Is the Proof of Claim Filed a Duplicate?

Sometimes different creditors file separate proof of claims for the same debt (this can happen with the debt was sold a collection agency).  You need to review the claims carefully to be sure there is only one creditor for each underlying debt.

Objecting to Proof of Claims

So what happens if the claim was not filed within the allotted period, if the claim is a duplicate or the claim is not a valid claim?  The Supreme Court of the United States held that it was okay for creditors to file claims in bankruptcy cases even though the statute of limitations has run on the enforceability of the claim under applicable state law.  SCOTUS held that because the chapter 13 trustee’s office should or would object to that claim a debtor does not have a claim for damages against the creditor under the Fair Debt Collection Practices Act.  Well, in your jurisdiction you chapter 13 trustee may not object to claims so it is on the debtor and their bankruptcy attorney to have expend the time and money to object to bad or improper claims.  Here in the Northern District of California there are chapter 13 trustees that have never objected to a claim filed by a creditor.  Also here in the Northern District of California our no look fees for objecting to a claim are only $400.  If there is even he slightest fight regarding objecting to the claim let alone an evidentiary hearing $400 is not even close to reasonable and and necessary compensation. 

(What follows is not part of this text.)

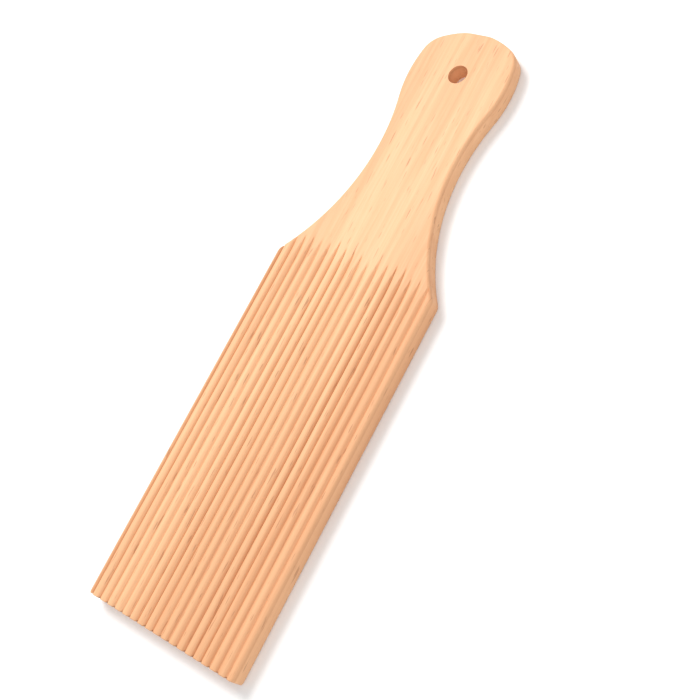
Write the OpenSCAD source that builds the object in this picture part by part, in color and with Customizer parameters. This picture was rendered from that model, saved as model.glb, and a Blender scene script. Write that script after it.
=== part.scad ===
// Ridged beech board for rolling gnocchi: one plank with a grooved blade,
// a waisted handle, a rounded head and a hanging hole.

/* [Plank] */
// Overall length, blade end to top of the head
overall_l = 216.5; // [190:0.5:260]
// Thickness of the plank
thick = 6.5; // [5:0.1:12]

/* [Blade] */
// Width of the blade
blade_w = 62; // [58:0.5:80]
// Radius of the two shoulder corners
shoulder_r = 3.5; // [2:0.1:6]
// Radius of the two corners at the blade's end
end_corner_r = 1.6; // [0.5:0.1:6]
// How far the end is cut back at the underside
end_undercut = 5; // [0.5:0.1:8]

/* [Grooves] */
// Number of grooves
groove_count = 18; // [6:1:18]
// Distance between neighbouring grooves
groove_pitch = 3.4; // [2.8:0.05:3.4]
// Depth of a groove below the ridges
groove_depth = 1.2; // [0.6:0.05:1.4]
// First groove's distance from the blade's left side
groove_margin = 1.2; // [0.6:0.05:3]
// How far the grooves run past the blade's straight sides
groove_reach = 5; // [-20:0.5:10]

/* [Handle] */
// Width at the narrowest place of the waist
waist_w = 30.6; // [26:0.2:36]
// Radius of the hollow that shapes the waist
waist_r = 72; // [60:0.5:90]
// Widest place of the head
head_w = 37.8; // [36.2:0.2:46]
// Radius of the head's sides
head_side_r = 40; // [30:0.5:60]
// Distance of the head's widest place from its top
head_side_drop = 17.7; // [15:0.1:20]
// Radius of the head's two upper corners
head_corner_r = 8; // [5:0.1:10]
// Height of those corners' centres below the top of the head
head_corner_drop = 10.6; // [10.4:0.1:14]

/* [Hanging hole] */
// Diameter of the hanging hole
hole_d = 6.8; // [4:0.1:12]
// Distance of the hole's centre from the top of the head
hole_drop = 16; // [12:0.1:22]

/* [Hidden] */
$fn = 64;
// Overshoot of a cutter past the face that it leaves
past = 1;
// Height at which a groove's two flanks stop short of meeting
floor_flat = 0.05;
// Steps along each arc of the outline
steps = 12;
half_w = blade_w / 2;
// Hollow of the waist and the two convex arcs that it touches
waist_x = waist_w / 2 + waist_r;
shoulder_x = half_w - shoulder_r;
side_x = head_w / 2 - head_side_r;
shoulder_rise = sqrt(pow(waist_r + shoulder_r, 2) - pow(waist_x - shoulder_x, 2));
side_rise = sqrt(pow(waist_r + head_side_r, 2) - pow(waist_x - side_x, 2));
side_y = overall_l - head_side_drop;
waist_y = side_y - side_rise;
blade_l = waist_y - shoulder_rise;
shoulder_a = atan2(shoulder_rise, waist_x - shoulder_x);
side_a = atan2(side_rise, waist_x - side_x);
// Head's corner arc, inside the side arc
corner_y = overall_l - head_corner_drop;
corner_x = side_x + sqrt(pow(head_side_r - head_corner_r, 2) - pow(corner_y - side_y, 2));
corner_a = atan2(corner_y - side_y, corner_x - side_x);
// Crown arc over the top, around both corner arcs
crown_r = (pow(corner_x, 2) + pow(head_corner_drop, 2) - pow(head_corner_r, 2))
    / (2 * (head_corner_drop - head_corner_r));
crown_y = overall_l - crown_r;
crown_a = atan2(corner_y - crown_y, corner_x);
// Ridge between two grooves: an arc from one groove's bottom to the next
ridge_r = (pow(groove_pitch / 2, 2) + pow(groove_depth, 2)) / (2 * groove_depth);

// Middle of groove number i, across the blade
function groove_x(i) = -half_w + groove_margin + i * groove_pitch;

// Points along an arc, without its last one
function arc(c, r, from, to) = [
    for (i = [0 : steps - 1])
        let (a = from + (to - from) * i / steps)
            [c[0] + r * cos(a), c[1] + r * sin(a)]
];

// Right half of the outline, from the blade's end to the top of the head
right_side = concat(
    arc([half_w - end_corner_r, end_corner_r], end_corner_r, -90, 0),
    arc([shoulder_x, blade_l], shoulder_r, 0, shoulder_a),
    arc([waist_x, waist_y], waist_r, 180 + shoulder_a, 180),
    arc([waist_x, waist_y], waist_r, 180, 180 - side_a),
    arc([side_x, side_y], head_side_r, -side_a, corner_a),
    arc([corner_x, corner_y], head_corner_r, corner_a, crown_a),
    arc([0, crown_y], crown_r, crown_a, 90)
);

// Left half, back down to the blade's end
left_side = [for (i = [len(right_side) - 1 : -1 : 0]) [-right_side[i][0], right_side[i][1]]];

module blank() {
    linear_extrude(thick) polygon(concat(right_side, [[0, overall_l]], left_side));
}

// Cross-section of all grooves: x across, y up from the grooves' floor
module comb_section() {
    difference() {
        translate([groove_x(0) - groove_pitch / 2, floor_flat])
            square([groove_count * groove_pitch, groove_depth + past]);
        for (i = [0 : groove_count])
            translate([groove_x(i - 0.5), groove_depth - ridge_r]) circle(ridge_r);
    }
}

module grooves() {
    translate([0, blade_l + groove_reach, thick - groove_depth]) rotate([90, 0, 0])
        linear_extrude(blade_l + groove_reach + past) comb_section();
}

// Wedge below the blade's end that leans its end face back
module undercut() {
    translate([-half_w - past, 0, 0]) rotate([90, 0, 90]) linear_extrude(blade_w + 2 * past)
        polygon([
            [-past - end_undercut, -past], [end_undercut * (1 + past / thick), -past],
            [-end_undercut * past / thick, thick + past], [-past - end_undercut, thick + past]
        ]);
}

module hanging_hole() {
    translate([0, overall_l - hole_drop, -past]) cylinder(d = hole_d, h = thick + 2 * past);
}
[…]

You can file an objection to the proof of claim.  The judge may agree with you and disallow the proof of claim or they could still allow the proof of claim if the creditor has a reasonable explanation that the judge will accept.

The issues listed above are not the only objections to proof of claims available to you.  If you do not agree with some of the claims that are being filed in your case you should seek the advice of an experienced bankruptcy attorney.